Press freedom organizations submitted a petition with more than 100,000 signatures to the US Department of Justice Thursday in support of New York Times reporter James Risen.
The petition demanded that the government stop all legal action against Risen, who has been involved in a six-year battle for press freedom, McClatchy DC reported Friday.
Risen has been ordered by the DOJ to testify against one of his alleged sources, former CIA agent Jeffrey Sterling, who is believed to have given him confidential information about the CIA for his 2006 book State of War. Prosecutors believe that Sterling gave Risen specific details about a failed CIA operation in Iran that then appeared in his book. Risen has refused to name his source, stating that he would rather go to jail than "give up everything I believe in."
In a news conference at the National Press Club in Washington Thursday, Risen said that his refusal to give up the name was "for the future of journalism."

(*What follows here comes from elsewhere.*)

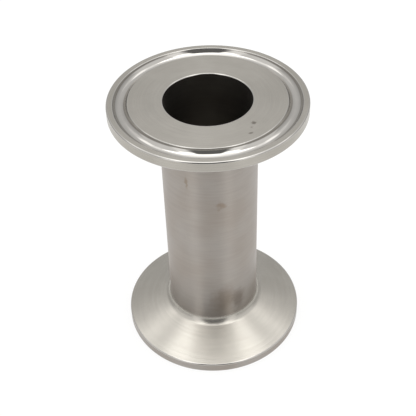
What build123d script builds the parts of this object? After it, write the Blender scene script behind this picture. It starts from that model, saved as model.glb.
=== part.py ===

Reporters Committee for the Freedom of the Press's Gregg P. Leslie said at the conference that Risen's case only demonstrates that “it is time to demand Congress pass a meaningful shield law.” While a shield law at the Federal level still does not exist, an amendment approved by the House in May offered some hope. The legislation, proposed by Congressman Alan Grayson, would prevent the Department of Justice from using certain authority to force reporters to reveal confidential sources.
On Monday, more than a dozen Pulitzer Prize-winning journalists issued statements to support Risen and to challenge the Obama administrations tightened grip on press freedom.